* **Material provided**
-------------------------
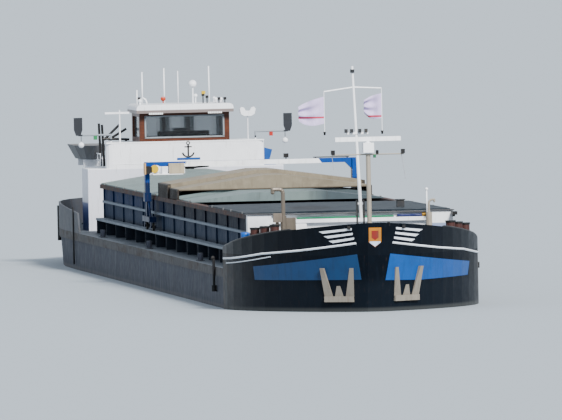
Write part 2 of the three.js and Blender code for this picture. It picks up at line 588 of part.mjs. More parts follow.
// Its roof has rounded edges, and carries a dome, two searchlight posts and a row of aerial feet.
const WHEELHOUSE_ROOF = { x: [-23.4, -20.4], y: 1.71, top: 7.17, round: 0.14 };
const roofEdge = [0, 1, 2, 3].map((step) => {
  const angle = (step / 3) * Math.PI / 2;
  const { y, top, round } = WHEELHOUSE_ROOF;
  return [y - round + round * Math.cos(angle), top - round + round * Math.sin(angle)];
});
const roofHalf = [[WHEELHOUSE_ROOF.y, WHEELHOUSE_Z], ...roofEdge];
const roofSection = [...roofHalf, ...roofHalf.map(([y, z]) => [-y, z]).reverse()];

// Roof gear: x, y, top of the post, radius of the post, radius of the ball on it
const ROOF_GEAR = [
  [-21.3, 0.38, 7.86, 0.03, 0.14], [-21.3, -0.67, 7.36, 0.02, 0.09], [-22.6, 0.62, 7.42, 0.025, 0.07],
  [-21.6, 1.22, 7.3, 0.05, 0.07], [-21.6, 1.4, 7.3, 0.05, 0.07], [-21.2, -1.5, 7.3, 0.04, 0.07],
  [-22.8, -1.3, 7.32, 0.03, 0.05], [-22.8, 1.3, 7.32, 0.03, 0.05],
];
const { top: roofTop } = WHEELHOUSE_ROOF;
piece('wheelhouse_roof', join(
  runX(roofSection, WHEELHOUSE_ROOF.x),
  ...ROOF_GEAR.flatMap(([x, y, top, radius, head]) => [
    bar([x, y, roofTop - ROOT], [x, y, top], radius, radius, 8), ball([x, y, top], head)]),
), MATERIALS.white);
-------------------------
* **Your task**
Return all the data exactly as given.

* **Right answer**
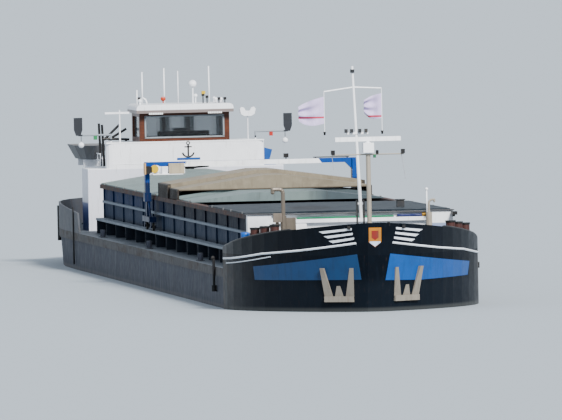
Write part 2 of the three.js and Blender code for this picture. It picks up at line 588 of part.mjs. More parts follow.
// Its roof has rounded edges, and carries a dome, two searchlight posts and a row of aerial feet.
const WHEELHOUSE_ROOF = { x: [-23.4, -20.4], y: 1.71, top: 7.17, round: 0.14 };
const roofEdge = [0, 1, 2, 3].map((step) => {
  const angle = (step / 3) * Math.PI / 2;
  const { y, top, round } = WHEELHOUSE_ROOF;
  return [y - round + round * Math.cos(angle), top - round + round * Math.sin(angle)];
});
const roofHalf = [[WHEELHOUSE_ROOF.y, WHEELHOUSE_Z], ...roofEdge];
const roofSection = [...roofHalf, ...roofHalf.map(([y, z]) => [-y, z]).reverse()];

// Roof gear: x, y, top of the post, radius of the post, radius of the ball on it
const ROOF_GEAR = [
  [-21.3, 0.38, 7.86, 0.03, 0.14], [-21.3, -0.67, 7.36, 0.02, 0.09], [-22.6, 0.62, 7.42, 0.025, 0.07],
  [-21.6, 1.22, 7.3, 0.05, 0.07], [-21.6, 1.4, 7.3, 0.05, 0.07], [-21.2, -1.5, 7.3, 0.04, 0.07],
  [-22.8, -1.3, 7.32, 0.03, 0.05], [-22.8, 1.3, 7.32, 0.03, 0.05],
];
const { top: roofTop } = WHEELHOUSE_ROOF;
piece('wheelhouse_roof', join(
  runX(roofSection, WHEELHOUSE_ROOF.x),
  ...ROOF_GEAR.flatMap(([x, y, top, radius, head]) => [
    bar([x, y, roofTop - ROOT], [x, y, top], radius, radius, 8), ball([x, y, top], head)]),
), MATERIALS.white);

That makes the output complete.